• [Provided material]
· · ·
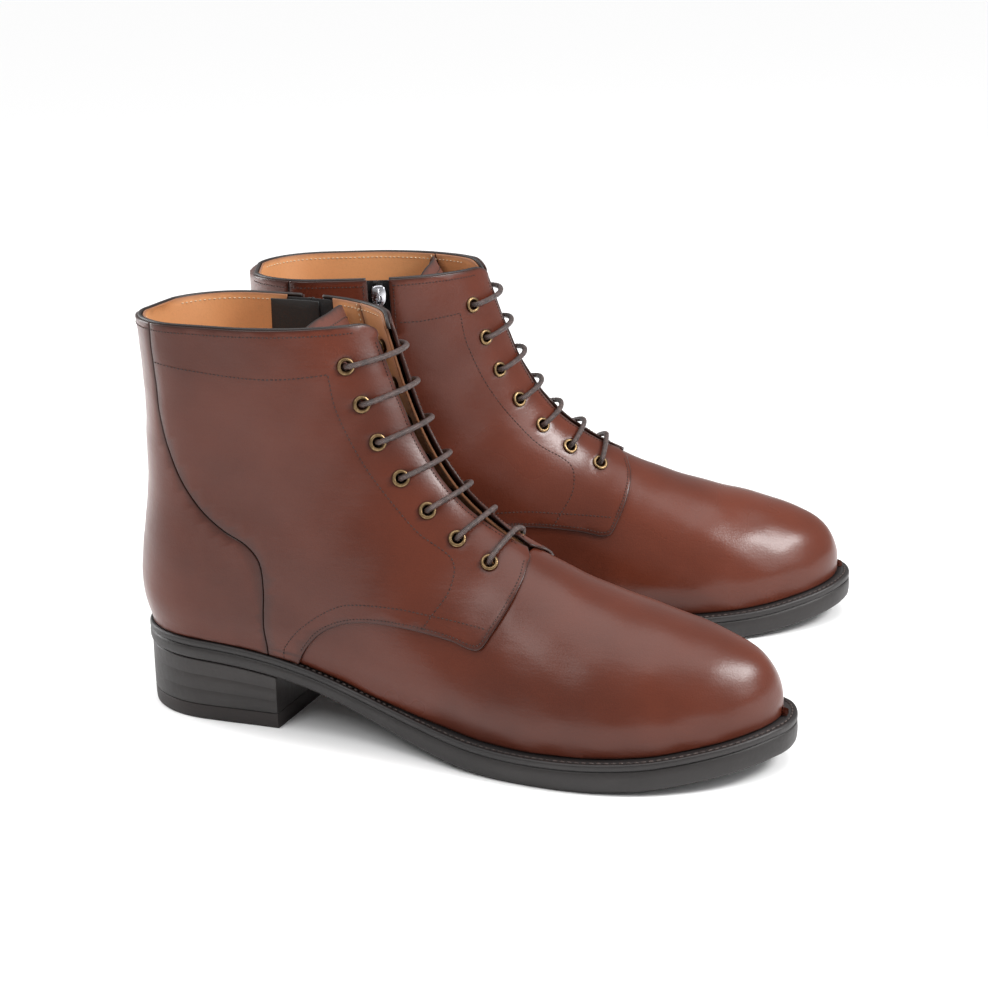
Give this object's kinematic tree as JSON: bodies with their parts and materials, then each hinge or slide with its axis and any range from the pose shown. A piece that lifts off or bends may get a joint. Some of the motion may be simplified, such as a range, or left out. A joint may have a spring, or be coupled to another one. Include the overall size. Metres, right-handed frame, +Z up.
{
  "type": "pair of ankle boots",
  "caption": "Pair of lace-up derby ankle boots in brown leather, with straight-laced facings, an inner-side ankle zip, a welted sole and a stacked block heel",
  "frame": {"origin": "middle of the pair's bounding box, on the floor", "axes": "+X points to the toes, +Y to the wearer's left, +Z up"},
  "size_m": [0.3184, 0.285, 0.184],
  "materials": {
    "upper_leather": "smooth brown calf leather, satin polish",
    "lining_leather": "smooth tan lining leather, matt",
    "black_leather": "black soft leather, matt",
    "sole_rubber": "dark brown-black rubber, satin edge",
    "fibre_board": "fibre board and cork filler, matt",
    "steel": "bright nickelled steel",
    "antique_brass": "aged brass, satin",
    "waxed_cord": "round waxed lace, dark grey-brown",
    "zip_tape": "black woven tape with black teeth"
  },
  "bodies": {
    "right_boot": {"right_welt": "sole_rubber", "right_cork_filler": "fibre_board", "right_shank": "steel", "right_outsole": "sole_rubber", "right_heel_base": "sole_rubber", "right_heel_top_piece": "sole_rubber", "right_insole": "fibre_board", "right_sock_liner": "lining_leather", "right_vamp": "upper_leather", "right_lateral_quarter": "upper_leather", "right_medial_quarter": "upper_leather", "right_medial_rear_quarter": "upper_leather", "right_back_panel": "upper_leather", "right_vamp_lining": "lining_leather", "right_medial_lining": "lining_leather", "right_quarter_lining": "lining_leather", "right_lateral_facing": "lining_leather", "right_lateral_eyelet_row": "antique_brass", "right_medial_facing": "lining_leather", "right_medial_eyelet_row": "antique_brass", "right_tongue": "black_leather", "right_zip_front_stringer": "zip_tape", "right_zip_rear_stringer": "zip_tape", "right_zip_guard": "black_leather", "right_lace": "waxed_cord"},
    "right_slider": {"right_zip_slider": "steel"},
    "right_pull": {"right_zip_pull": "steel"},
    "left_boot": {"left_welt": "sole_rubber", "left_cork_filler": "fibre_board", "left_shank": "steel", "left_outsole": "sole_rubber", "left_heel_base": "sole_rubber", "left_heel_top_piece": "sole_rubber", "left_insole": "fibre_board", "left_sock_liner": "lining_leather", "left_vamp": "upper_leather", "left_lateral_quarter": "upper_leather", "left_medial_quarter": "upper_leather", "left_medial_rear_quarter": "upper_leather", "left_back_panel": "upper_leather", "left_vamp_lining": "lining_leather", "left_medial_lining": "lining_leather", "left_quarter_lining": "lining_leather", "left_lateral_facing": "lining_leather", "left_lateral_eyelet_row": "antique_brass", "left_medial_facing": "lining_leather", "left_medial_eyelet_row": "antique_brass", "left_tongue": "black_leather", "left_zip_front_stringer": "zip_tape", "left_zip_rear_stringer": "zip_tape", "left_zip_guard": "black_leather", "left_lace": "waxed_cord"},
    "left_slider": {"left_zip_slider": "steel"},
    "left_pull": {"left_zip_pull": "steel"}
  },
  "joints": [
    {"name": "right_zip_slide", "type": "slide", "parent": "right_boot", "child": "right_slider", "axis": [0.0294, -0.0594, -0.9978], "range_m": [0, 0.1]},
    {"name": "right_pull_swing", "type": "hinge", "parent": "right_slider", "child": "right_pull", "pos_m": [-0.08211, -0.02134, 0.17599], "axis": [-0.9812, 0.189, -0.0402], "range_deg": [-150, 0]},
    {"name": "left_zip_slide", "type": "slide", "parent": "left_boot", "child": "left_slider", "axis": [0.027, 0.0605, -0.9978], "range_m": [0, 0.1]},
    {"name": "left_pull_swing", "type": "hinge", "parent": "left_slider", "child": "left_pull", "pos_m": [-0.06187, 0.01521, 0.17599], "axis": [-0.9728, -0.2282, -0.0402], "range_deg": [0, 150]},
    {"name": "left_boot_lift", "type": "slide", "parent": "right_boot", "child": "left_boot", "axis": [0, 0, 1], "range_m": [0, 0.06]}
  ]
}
· · ·
• [What you should do] Repeat the preceding lines exactly, please, every one of them.

• [Task solution]
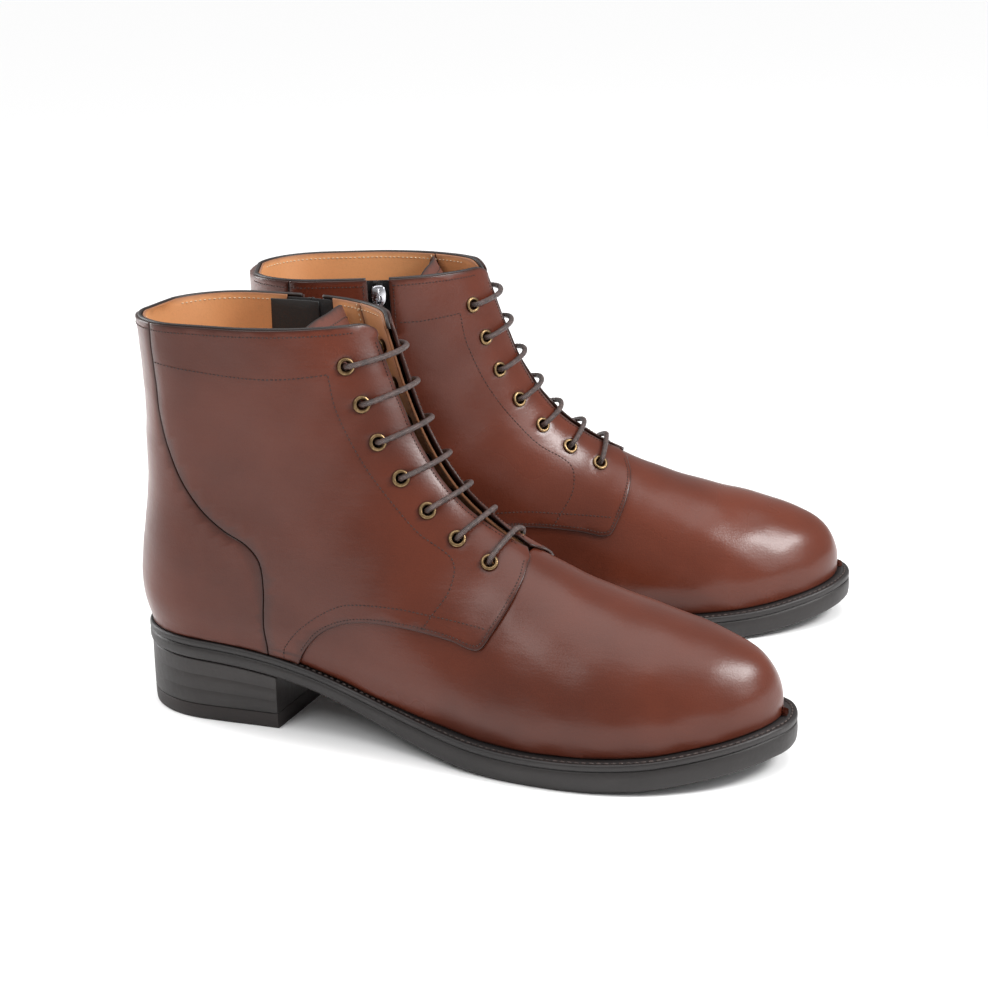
Give this object's kinematic tree as JSON: bodies with their parts and materials, then each hinge or slide with its axis and any range from the pose shown. A piece that lifts off or bends may get a joint. Some of the motion may be simplified, such as a range, or left out. A joint may have a spring, or be coupled to another one. Include the overall size. Metres, right-handed frame, +Z up.
{
  "type": "pair of ankle boots",
  "caption": "Pair of lace-up derby ankle boots in brown leather, with straight-laced facings, an inner-side ankle zip, a welted sole and a stacked block heel",
  "frame": {"origin": "middle of the pair's bounding box, on the floor", "axes": "+X points to the toes, +Y to the wearer's left, +Z up"},
  "size_m": [0.3184, 0.285, 0.184],
  "materials": {
    "upper_leather": "smooth brown calf leather, satin polish",
    "lining_leather": "smooth tan lining leather, matt",
    "black_leather": "black soft leather, matt",
    "sole_rubber": "dark brown-black rubber, satin edge",
    "fibre_board": "fibre board and cork filler, matt",
    "steel": "bright nickelled steel",
    "antique_brass": "aged brass, satin",
    "waxed_cord": "round waxed lace, dark grey-brown",
    "zip_tape": "black woven tape with black teeth"
  },
  "bodies": {
    "right_boot": {"right_welt": "sole_rubber", "right_cork_filler": "fibre_board", "right_shank": "steel", "right_outsole": "sole_rubber", "right_heel_base": "sole_rubber", "right_heel_top_piece": "sole_rubber", "right_insole": "fibre_board", "right_sock_liner": "lining_leather", "right_vamp": "upper_leather", "right_lateral_quarter": "upper_leather", "right_medial_quarter": "upper_leather", "right_medial_rear_quarter": "upper_leather", "right_back_panel": "upper_leather", "right_vamp_lining": "lining_leather", "right_medial_lining": "lining_leather", "right_quarter_lining": "lining_leather", "right_lateral_facing": "lining_leather", "right_lateral_eyelet_row": "antique_brass", "right_medial_facing": "lining_leather", "right_medial_eyelet_row": "antique_brass", "right_tongue": "black_leather", "right_zip_front_stringer": "zip_tape", "right_zip_rear_stringer": "zip_tape", "right_zip_guard": "black_leather", "right_lace": "waxed_cord"},
    "right_slider": {"right_zip_slider": "steel"},
    "right_pull": {"right_zip_pull": "steel"},
    "left_boot": {"left_welt": "sole_rubber", "left_cork_filler": "fibre_board", "left_shank": "steel", "left_outsole": "sole_rubber", "left_heel_base": "sole_rubber", "left_heel_top_piece": "sole_rubber", "left_insole": "fibre_board", "left_sock_liner": "lining_leather", "left_vamp": "upper_leather", "left_lateral_quarter": "upper_leather", "left_medial_quarter": "upper_leather", "left_medial_rear_quarter": "upper_leather", "left_back_panel": "upper_leather", "left_vamp_lining": "lining_leather", "left_medial_lining": "lining_leather", "left_quarter_lining": "lining_leather", "left_lateral_facing": "lining_leather", "left_lateral_eyelet_row": "antique_brass", "left_medial_facing": "lining_leather", "left_medial_eyelet_row": "antique_brass", "left_tongue": "black_leather", "left_zip_front_stringer": "zip_tape", "left_zip_rear_stringer": "zip_tape", "left_zip_guard": "black_leather", "left_lace": "waxed_cord"},
    "left_slider": {"left_zip_slider": "steel"},
    "left_pull": {"left_zip_pull": "steel"}
  },
  "joints": [
    {"name": "right_zip_slide", "type": "slide", "parent": "right_boot", "child": "right_slider", "axis": [0.0294, -0.0594, -0.9978], "range_m": [0, 0.1]},
    {"name": "right_pull_swing", "type": "hinge", "parent": "right_slider", "child": "right_pull", "pos_m": [-0.08211, -0.02134, 0.17599], "axis": [-0.9812, 0.189, -0.0402], "range_deg": [-150, 0]},
    {"name": "left_zip_slide", "type": "slide", "parent": "left_boot", "child": "left_slider", "axis": [0.027, 0.0605, -0.9978], "range_m": [0, 0.1]},
    {"name": "left_pull_swing", "type": "hinge", "parent": "left_slider", "child": "left_pull", "pos_m": [-0.06187, 0.01521, 0.17599], "axis": [-0.9728, -0.2282, -0.0402], "range_deg": [0, 150]},
    {"name": "left_boot_lift", "type": "slide", "parent": "right_boot", "child": "left_boot", "axis": [0, 0, 1], "range_m": [0, 0.06]}
  ]
}